In The Wake Of A National Energy Crisis, UNH Task Force Will Explore Measures To Reduce Energy Consumption And Costs

Contact: Kim Billings
603-862-1558
UNH Media Relations

Nov. 2, 2005



DURHAM, N.H. – University of New Hampshire President Ann Weaver Hart has announced the formation of an Energy Task Force, charged with developing immediate and future actions to reduce energy costs and improve energy conservation on the Durham campus.
 
“Everywhere across the nation, families, communities, businesses and universities are being affected by the steep and steady increase in oil and gas prices,” President Hart explains. “We need to be strong and proactive in addressing this crisis, and the task force will ensure that we are doing everything possible to reduce energy costs and consumption.”
 
This fiscal year alone, if there is no change in the university’s consumption of oil and gas at the current purchase price, UNH faces a $3.5 million budget overrun.
 
Net tuition dollars and other revenue sources that are better than projected are expected to cover the overrun, but “We need to explore both immediate and long-term solutions,” says John Aber, UNH vice president for research and public service and chair of the task force.
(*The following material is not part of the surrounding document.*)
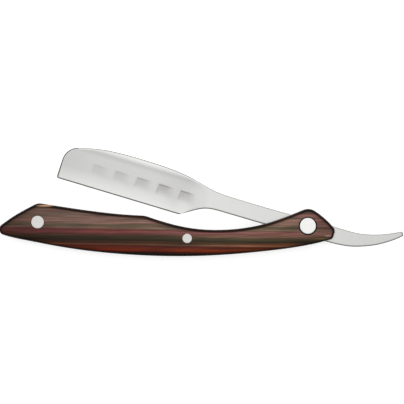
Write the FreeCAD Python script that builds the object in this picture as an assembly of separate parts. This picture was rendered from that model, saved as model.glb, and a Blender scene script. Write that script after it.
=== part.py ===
"""Straight razor: a fixed hollow-ground blade that folds between two laminated wood scales.

The razor lies on its back scale. X runs along the handle with the tail at the +X end, Y runs from
the handle's belly to its back, and Z is the thickness. The origin is on the pivot axis, in the
outer face of the back scale. The blade stands half open over the handle.
"""

import FreeCAD, Part
import math
import os

from FreeCAD import Vector

# Thickness stack, from the back scale's outer face upwards
scale_thickness = 3.0
liner_thickness = 0.8
washer_thickness = 0.3
blade_thickness = 4.5
side_play = 0.05            # free space between the tang and each washer

# Fasteners
pivot_place = (0.0, 0.0)
middle_place = (-59.4, -6.16)
tail_place = (-133.0, 1.87)
pivot_head = 7.94           # head diameters
middle_head = 4.76
tail_head = 6.35
pivot_seat = 8.9            # the pivot head sits in a wider counterbore
pivot_barrel_diameter = 5.0
bolt_sleeve_share = 0.6     # sleeve diameter as a share of the head's
stud_share = 0.56           # stud diameter as a share of the sleeve's
stud_end_gap = 0.4          # between the stud's end and the bottom of the sleeve's bore
head_depth = 1.6
head_gap = 0.02             # radial gap of a flush head in its counterbore
running_gap = 0.05          # radial gap of a turning fit
stop_bush_diameter = 4.8
washer_diameter = 9.5
spanner_hole = 1.0          # two blind holes that a pin spanner fits
spanner_spacing = 4.6

# Handle
edge_rounding = 0.9         # along the outer edge of each scale
tip_rounding = 2.8
hump_rounding = 5.0
waist_rounding = 8.0
pivot_end_rounding = 6.0
butt_rounding = 3.2
butt_low_rounding = 2.0

# Blade
hollow_radius = 85.0        # radius of the wheel that ground each face
edge_half_thickness = 0.12
hollow_length = 60.0        # at full depth, from the nose, along the cutting edge
hollow_run_out = 22.0       # the further length over which the hollow rises out of the face
hollow_corner_radius = 100.0    # the wheel's rounded corner, which makes that run-out
overrun = 10.0              # how far a cutter stands clear of the blank
nose_clearance = 0.8        # between the sweep of the nose and the tail spacer
tang_boss_radius = 5.8      # hidden round of the tang about the pivot
blade_edge_break = 0.7      # rounding of the spine, shank and tail
nose_low_rounding = 1.0
nose_rounding = 8.0
heel_rounding = 1.6
tail_tip_thickness = 2.0
tail_taper_start = 16.0     # x where the tail starts to thin
tail_end = 47.3
tail_lowest = -10.3

# Scallops, ground into both faces of the blade in a row along the cutting edge
scallop_count = 5
scallop_pitch = 11.2
scallop_first = 18.8        # distance of the first one from the nose
scallop_from_edge = 8.1
scallop_size = (6.6, 7.0)
scallop_corner = 1.6
scallop_depth = 0.38        # along its upper edge; it runs out at its lower one

# Levels that follow from the stack
gap = blade_thickness + 2 * (washer_thickness + side_play)
back_liner_z = scale_thickness
gap_z = back_liner_z + liner_thickness
front_liner_z = gap_z + gap
front_scale_z = front_liner_z + liner_thickness
total_thickness = front_scale_z + scale_thickness
mid_z = total_thickness / 2
blade_z = mid_z - blade_thickness / 2

# Places on the outlines
handle_tip = (-155.0, -2.5)
handle_hump = (-133.0, 11.3)
handle_waist = (-80.4, 5.05)
handle_top = (0.8, 9.1)
handle_butt_top = (13.6, -2.0)
handle_butt_low = (12.2, -6.4)
nose_low = (-124.0, 23.8)
nose_high = (-119.2, 38.4)
heel = (-63.6, 5.7)
tail_tip_high = (46.9, -2.7)
tail_tip_low = (47.3, -4.9)


def spline(points):
    """A smooth edge through the points."""
    curve = Part.BSplineCurve()
    curve.interpolate([Vector(x, y, 0) for x, y in points])
    return curve.toShape()


def line(start, end):
    return Part.LineSegment(Vector(*start, 0), Vector(*end, 0)).toShape()


def plate(edges, z, thickness):
    """A flat solid whose outline is the closed chain of edges."""
    face = Part.Face(Part.Wire(edges))
    face.translate(Vector(0, 0, z))
    return face.extrude(Vector(0, 0, thickness))


def upright_edges(solid):
    """The solid's straight edges along Z."""
    return [e for e in solid.Edges
            if e.BoundBox.ZLength > 0.1 and max(e.BoundBox.XLength, e.BoundBox.YLength) < 1e-4]


def round_corners(solid, corners):
    """Round the upright edge nearest to each (place, radius)."""
    for (x, y), radius in corners:
        nearest = min(upright_edges(solid),
                      key=lambda e: math.hypot(e.CenterOfMass.x - x, e.CenterOfMass.y - y))
        solid = solid.makeFillet(radius, [nearest])
    return solid


def rod(place, diameter, z_low, z_high):
    """An upright cylinder."""
    return Part.makeCylinder(diameter / 2, z_high - z_low, Vector(*place, z_low))


def handle_plate(z, thickness):
    """The handle's side outline as a plate."""
    edges = [
        spline([handle_tip, (-149.6, 1.5), (-145.4, 4.45), (-139.5, 7.9), handle_hump]),
        spline([handle_hump, (-121.8, 9.55), (-107.0, 7.4), (-92.2, 5.75), handle_waist]),
        spline([handle_waist, (-68.6, 1.3), (-57.0, -1.2), (-45.0, -2.0), (-33.1, -1.3),
                (-21.0, 1.0), (-9.5, 4.9), handle_top]),
        spline([handle_top, (6.5, 5.2), (10.8, 1.35), handle_butt_top]),
        line(handle_butt_top, handle_butt_low),
        spline([handle_butt_low, (5.3, -8.3), (-18.4, -12.15), (-45.0, -14.45), (-65.0, -14.95),
                (-92.2, -13.85), (-121.8, -10.3), (-136.8, -7.45), (-146.7, -5.35), handle_tip]),
    ]
    return round_corners(plate(edges, z, thickness), [
        (handle_tip, tip_rounding), (handle_hump, hump_rounding), (handle_waist, waist_rounding),
        (handle_top, pivot_end_rounding), (handle_butt_top, butt_rounding),
        (handle_butt_low, butt_low_rounding)])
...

While the task may appear daunting, he is quick to point out that UNH already is a nationally recognized leader in energy conservation and has been for several years.  “Energy conservation makes sense both economically and environmentally,” Aber said.
 
The U.S. Department of Energy ranks UNH in the top five percent of research campuses for energy efficiency, and the campus has earned several regional and national awards for its innovative energy conservation efforts. From propane-powered vehicles to its recycling and composting program, UNH leads the region in sustainability and conservation. Last summer, President Hart traded in her SUV for a Toyota Prius, and she boasts about 50 miles per gallon, even through Dixville Notch.
 
In January, 2006, the campus’s new cogeneration plant goes online, an upgrade to the current heating plant and related facilities that is projected to cut harmful air emissions and avoid energy costs of $35 million over the next 20 years. While the plant is designed to be fueled primarily by natural gas, it can operate effectively and efficiently on other fuels, and campus officials are exploring alternative fuels that would significantly magnify economic and environmental benefits.
 
The Energy Task Force will review existing UNH energy management and education programs and summarize steps taken to date to minimize the cost and environmental impacts of energy consumption on campus. The group also will analyze current energy sources and uses and identify opportunities to reduce costs and impacts through technological improvements, increases in efficiency, reductions in waste, and selection of fuels. It also will inventory and promote educational and outreach programs intended to increase energy awareness and efficiency on campus.
 
 The effort will build on programs already begun by the staff in the Office of Sustainability Programs and their Climate Education Initiative. Aber stressed that, “The needs are immediate, and we need to begin this fall.  The Task Force will present recommendations as they are developed, rather than waiting for the completion of a detailed study.”
 
Early next year, UNH’s Central Budget Committee will review the FY06 energy budget, as well as net tuition, indirect costs, and fee revenue.  According to Candace Corvey, vice president for finance and administration, an energy surcharge to UNH departments will need to be implemented. While final numbers will not be available until Spring semester, she says UNH budget offices already have been given preliminary estimates for planning purposes.
 
“By that time, I expect there will be more to report from the Energy Task Force and with respect to our efforts to reduce our energy consumption and to capitalize on alternative fuels,” Corvey says, “and I am confident we can be innovative and open to new ways of doing things. In the meantime, we are asking everyone to think about ways they can reduce energy use, from turning down thermostats, to turning off lights, to powering down computers. Literally, every step that is taken will help in some small measure.”